I’ve written memoirs for a number of celebrities and it’s often a struggle to get them finished. Not because I don’t work fast enough or because they don’t like them. It’s about the element of surprise that the celebrity faces when they dig deep. Sometimes they find something they thought they had tucked away a long time ago and there it is, rearing its ugly head. They don’t know what to do with it so they start to feel cornered. I always get it finished but not before they come up with all manner of ways to dodge the truth and avoid finishing the book.
One woman got pregnant and she was nauseous all the time. Another woman went on a drunken bender. A man decided to go on tour when we had one month left. Another man who wasn’t a writer decided he wanted to start over and write the book himself. And a woman filled up her schedule with so much to do, she didn’t have time for the interviews.
I don’t blame them. Many of them just don’t want to look into the proverbial mirror and expose their human frailties As if they didn’t have any.
And then there was Grace Slick. One of the first rock and roll women to hit it big in the time of Janis Joplin, she didn’t have filters. If she said it in the interview, I could write it. That made for a great book but she was the exception to the rule. I once ghostwrote a memoir for a legendary diva who wanted the word “Secrets” in her title. She was candid in our interviews but a few days before the deadline, she chopped up the manuscript and whitewashed anything that made her seem human. There were no confessions, no revelations and above all, no secrets. The book hit the bestseller list because of her name and the promise in the title, but when it didn’t deliver, it fell off the list in one week. That was no surprise.
We all have secrets about what we did in life, what we thought and what shames us. We have the right to keep certain things under wraps, especially when they have to do with exposing other people. Or we may not have had time to process them yet. That makes sense but if you’re writing a memoir, you have to be willing to say the things that other people are afraid to say.
While secrets are yours to keep for protection, some of them can be damning and dangerous. A woman I know was married to a man in the nineteen eighties who was a renowned professor at an Ivy League college. When he found out he had HIV, the first thing he told her was, “Don’t tell anybody.” He pretended he had cancer and he died without anyone knowing the truth. My friend was also diagnosed with HIV, she managed to survive, but she told me, “As bad as the illness was, keeping the secret was much worse. It nearly killed me.”
In 2014, when I was writing my memoir, I had some decisions to make. Would I tell the truth about things that made me cringe? Things that I was ashamed of? Would I finesse what had happened in order to feel better about myself? I went back and forth in my mind and I made a commitment to remove the filters like Grace did and tell the truth. I was sure that whatever I had done, so had other people.
When my book was published, I was invited to a book club of women to discuss my memoir.
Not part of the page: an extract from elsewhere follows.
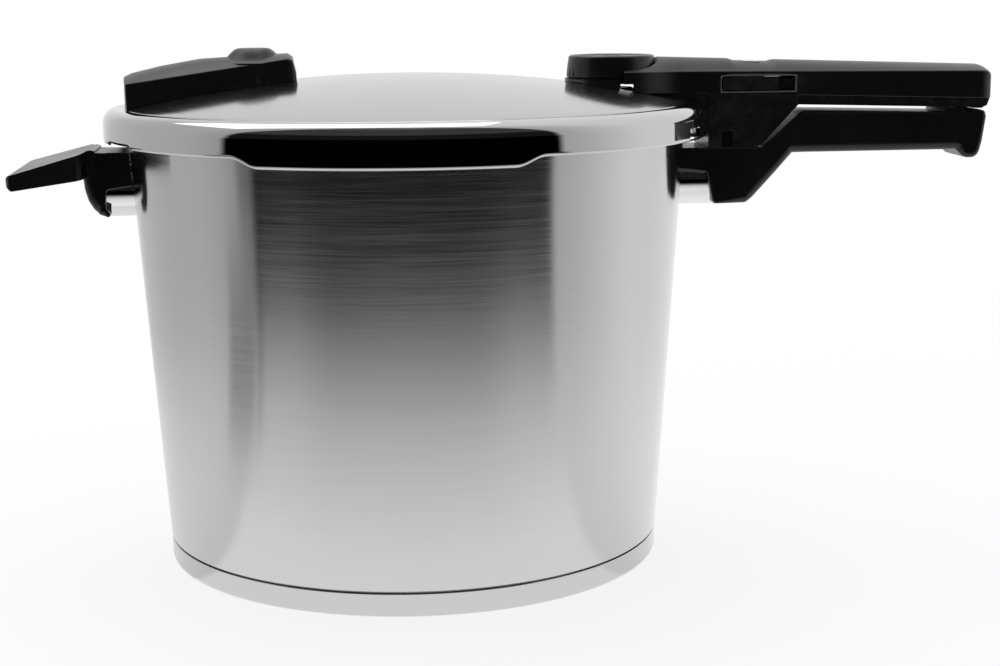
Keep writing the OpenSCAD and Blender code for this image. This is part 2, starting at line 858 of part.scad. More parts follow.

One of them asked me, “How could you tell that story about your abusive relationship? Doesn’t it make you feel ashamed?”
“No,” I said. “I’m not that special. What woman in this room hasn’t done things that embarrass them? Who in this room didn’t have a bad relationship?”
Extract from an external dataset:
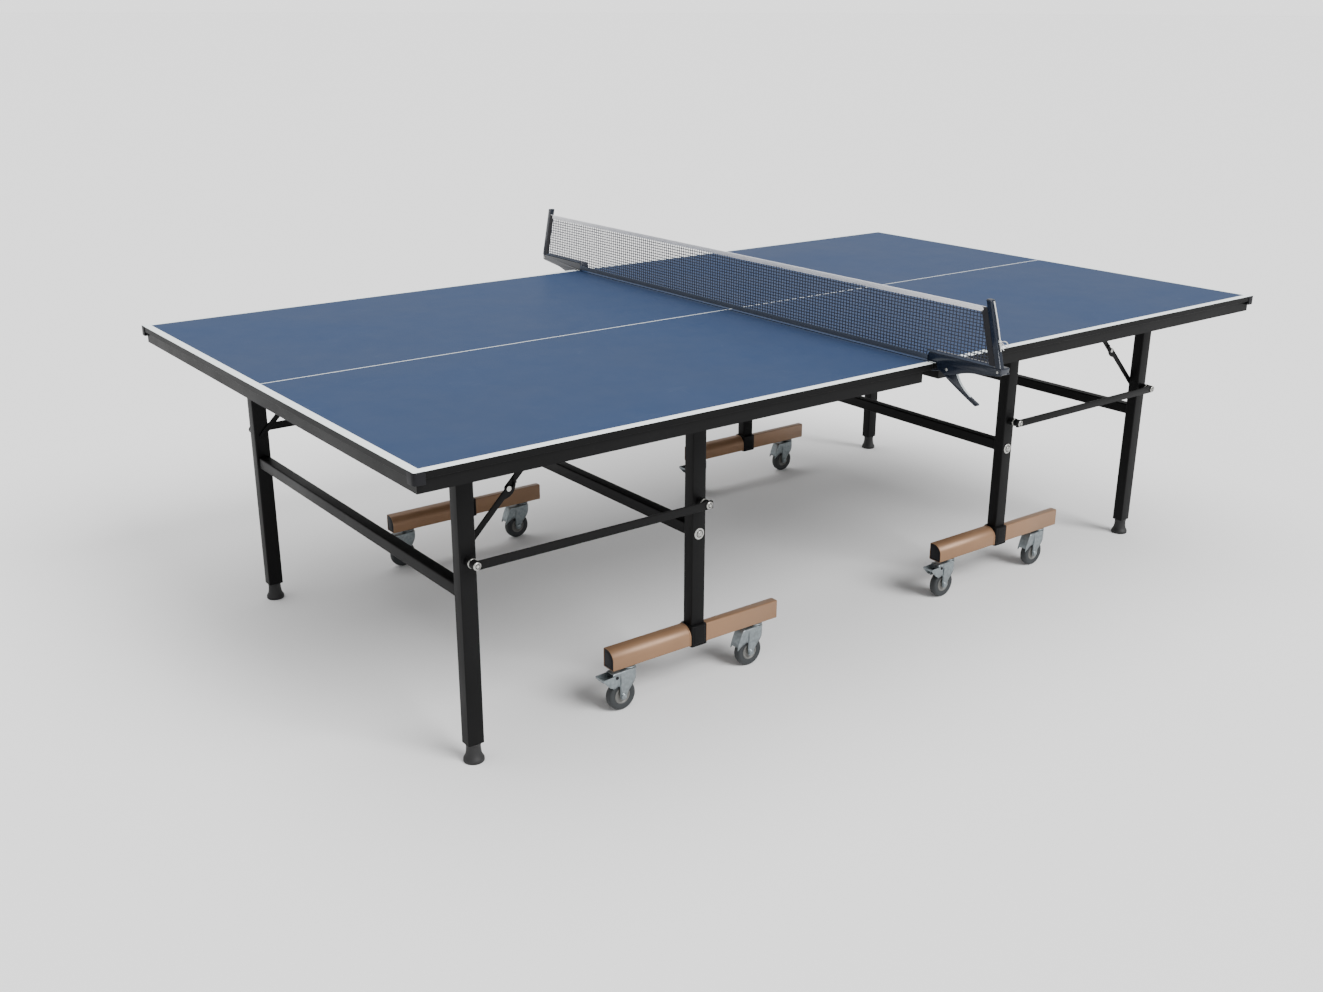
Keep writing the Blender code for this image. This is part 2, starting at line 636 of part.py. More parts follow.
def net_post(name, y_sign):
    """A leaning square post on a small foot plate."""
    base, top = Vector(POST_BASE), Vector(POST_TOP)
    outline = [(base[0] - POST_HALF, base[1]), (base[0] + POST_HALF, base[1]),
               (top[0] + POST_HALF - 0.001, top[1] - 0.002), (top[0] + POST_HALF - 0.003, top[1]),
               (top[0] - POST_HALF + 0.003, top[1]), (top[0] - POST_HALF + 0.001, top[1] - 0.002)]
    post = prism("X", across(outline, y_sign), POST_X - POST_HALF, POST_X + POST_HALF)
    bevel = post.modifiers.new("edge", "BEVEL")
    bevel.width = 0.002
    bevel.segments = 2
    bevel.angle_limit = math.radians(50)
    return finish(post, f"{name}_net_post", "navy_paint")


def post_inner(z, clear):
    """How far out the net may reach at a height: the post's inner face less a clearance."""
    lean = (POST_TOP[0] - POST_BASE[0]) / (POST_TOP[1] - POST_BASE[1])
    return POST_BASE[0] + lean * (z - POST_BASE[1]) - POST_HALF - clear


def net():
    """The net as a plain thin sheet: level on the boards, stepped up over the clamps."""
    low = CLAMP_TOP + 0.002
    right = [(CLAMP_JAW - 0.010, NET_LOW), (CLAMP_JAW - 0.004, low), (post_inner(low, 0.001), low),
             (post_inner(NET_TOP, 0.001), NET_TOP)]
    outline = right + [(-y, z) for y, z in reversed(right)]
    sheet = prism("X", outline, NET_X - NET_THICK / 2, NET_X + NET_THICK / 2)
    return finish(sheet, "net", "net_cloth")


def net_cord():
    """The tension cord from the post's head down its outer side to the knot."""
    curve = bpy.data.curves.new("net_cord", "CURVE")
    curve.dimensions = "3D"
    curve.bevel_depth = CORD_R
    curve.bevel_resolution = 2
    curve.use_fill_caps = True
    spline = curve.splines.new("POLY")
    top = Vector((POST_TOP[0] + POST_HALF + CORD_CLEAR, POST_TOP[1] - CORD_CLEAR))
    low = Vector((post_inner(CORD_KNOT_Z, 0) + 2 * POST_HALF + CORD_CLEAR, CORD_KNOT_Z))
    count = 16
    spline.points.add(count - 1)
    for i, point in enumerate(spline.points):
        t = i / (count - 1)
        place = top.lerp(low, t)
        bow = CORD_BOW * math.sin(math.pi * t)
        point.co = (POST_X, -(place[0] + bow), place[1], 1)
    cord = bpy.data.objects.new("net_cord", curve)
    bpy.context.scene.collection.objects.link(cord)
    curve.materials.append(material("white_cord"))
    return cord


# ---- assembly ----
def build_half(half, side):
    board(half, side)
    apron_frame(half, side)
    wheel_leg_crossbar(half, side)
    frame_axis = axis_empty(f"{half}_end_frame_axis", (side * END_LEG_AT, 0, FOLD_PIVOT_Z))
    link_axis = axis_empty(f"{half}_link_axis", (side * WHEEL_LEG_AT, 0, LINK_Z))
    moving = [end_leg_frame(half, side)]
    links = []
    for name, y_sign in (("near", -1), ("far", 1)):
        wheel_leg(half, side, name, y_sign)
        caster_bar(half, side, name, y_sign)
        moving.append(rubber_foot(half, side, name, y_sign))
        links.append(link_bar(half, side, name, y_sign))
        for part in ("lower", "upper"):
            brace_bar(half, side, name, y_sign, part)
    hang_on(frame_axis, moving)
    hang_on(link_axis, links)


def main():
    clear_scene()
    for half, side in (("left", -1), ("right", 1)):
        build_half(half, side)
    casters()
    for name, y_sign in (("near", -1), ("far", 1)):
        net_clamp(name, y_sign)
        clamp_lever(name, y_sign)
        net_post(name, y_sign)
    net()
    net_cord()


main()
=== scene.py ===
"""Looks for a roll-away table tennis table in two folding halves, with its net set.

Metres, +Z up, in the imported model's frame: the origin is on the floor under the middle of the
net, +X runs to the right half's end, and the near long side faces -Y.
"""

import json
import math

import bmesh
import bpy
import numpy as np
from bpy.props import FloatProperty, FloatVectorProperty, PointerProperty
from mathutils import Matrix, Vector


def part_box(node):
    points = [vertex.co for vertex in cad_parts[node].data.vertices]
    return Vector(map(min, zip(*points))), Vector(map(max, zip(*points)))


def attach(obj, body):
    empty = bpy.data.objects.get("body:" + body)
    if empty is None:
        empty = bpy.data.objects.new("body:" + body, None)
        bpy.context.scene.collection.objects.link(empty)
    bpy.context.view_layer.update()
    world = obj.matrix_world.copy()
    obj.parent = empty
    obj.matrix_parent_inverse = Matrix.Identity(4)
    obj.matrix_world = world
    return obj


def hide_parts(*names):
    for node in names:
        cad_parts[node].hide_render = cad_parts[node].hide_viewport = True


bl_info = {
    "name": "Table tennis table looks",
    "version": (1, 0, 0),
    "blender": (4, 5, 0),
    "location": "3D View > Sidebar > Table",
    "description": "Builds the finished surfaces of a folding table tennis table and its net set",
    "category": "Object",
}

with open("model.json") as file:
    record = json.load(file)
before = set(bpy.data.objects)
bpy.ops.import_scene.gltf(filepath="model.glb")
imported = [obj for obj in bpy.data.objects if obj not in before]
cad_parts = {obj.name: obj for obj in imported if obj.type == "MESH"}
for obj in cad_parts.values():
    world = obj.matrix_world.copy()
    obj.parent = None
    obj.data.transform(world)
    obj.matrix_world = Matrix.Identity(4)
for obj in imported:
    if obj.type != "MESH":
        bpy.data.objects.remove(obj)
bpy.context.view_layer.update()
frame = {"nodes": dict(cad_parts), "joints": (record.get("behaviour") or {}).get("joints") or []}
NODES = frame["nodes"]
JOINT_AT = {joint["name"]: np.array(joint["pos_m"]) for joint in frame["joints"] if "pos_m" in joint}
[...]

They all looked down at their hands. When they looked back at me, they had softened. It appeared that they knew what I was talking about and they could relate to me. I was gratified, not because I’d written my stories to help other people heal. I had written them for my own healing and if someone else felt better for it, that made me feel less alone.
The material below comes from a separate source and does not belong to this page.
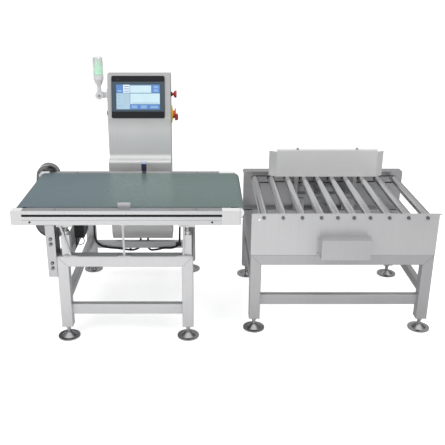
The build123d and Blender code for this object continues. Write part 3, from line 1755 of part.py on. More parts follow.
parts = {
    "weigh_frame": weigh_frame(),
    "reject_frame": reject_frame(),
    "foot_pads": foot_pads(),
    "foot_studs": foot_studs(),
    "load_cells": load_cells(),
    "bed_cross_bars": bed_cross_bars(),
    "bed_rails": bed_rails(),
    "rail_end_blocks": rail_end_blocks(),
    "bed_plate": bed_plate(),
    "conveyor_belt": conveyor_belt(),
    "drive_roller": end_roller(drive_axis_x, belt_end + 4 - bed_rear),
    "idler_roller": end_roller(idler_axis_x, journal_length - rail_depth),
    "drive_pulley": drive_pulley(),
    "motor_pulley": motor_pulley(),
    "timing_belt": timing_belt(),
    "guard_housing": guard_housing(),
    "guard_lid": guard_lid(),
    "drive_motor": drive_motor(),
    "stay_straps": stay_straps(),
    "infeed_bracket": infeed_bracket(),
    "hex_bolts": hex_bolts(),
    "sensor_brackets": sensor_brackets(),
    "photo_sensor": photo_sensor(),
    "junction_boxes": junction_boxes(),
    "cable_glands": cable_glands(),
    "held_cables": held_cables(),
    "cabinet_shell": cabinet_shell(),
    "cabinet_door": cabinet_door(),
    "door_hinges": door_hinges(),
    "door_lock": door_lock(),
    "panel_frame": panel_frame(),
    "panel_screen": panel_screen(),
    "stop_collar": stop_collar(),
    "stop_button": stop_button(),
    "isolator_base": isolator_base(),
    "isolator_handle": isolator_handle(),
    "lamp_bracket": lamp_bracket(),
    "lamp_arm": lamp_arm(),
    "lamp_lens": lamp_lens(),
    "front_side_plate": front_side_plate(),
    "rear_side_plate": rear_side_plate(),
    "roller_axles": roller_axles(),
    "roller_belts": roller_belts(),
    "pusher_plate": pusher_plate(),
    "pusher_posts": pusher_posts(),
    "pusher_carriage": pusher_carriage(),
    "cylinder_barrel": cylinder_barrel(),
    "guide_rods": guide_rods(),
    "guide_supports": guide_supports(),
    "front_cover": front_cover(),
}
for number, axle_x in enumerate(axles_x, start=1):
    parts[f"roller_{number:02d}"] = bed_roller(axle_x)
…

I sometimes come up against judgments when I post my weekly blog. I’m painfully honest and most of my followers are on board. But every so often, someone tells me what I did wrong and how I could improve my life. When I expose something sensitive about myself, I’m not asking for advice. I want the experience of telling the truth about myself to myself, and to other people. I think it’s far better to shock someone than bore them with useless information that doesn’t ring true. It’s good to remember that we all get embarrassed. We all get angry. We all get frightened. We all fall in love. And we all have secrets. However different our lives may be or how different we may look on the outside, we are all the same on the inside.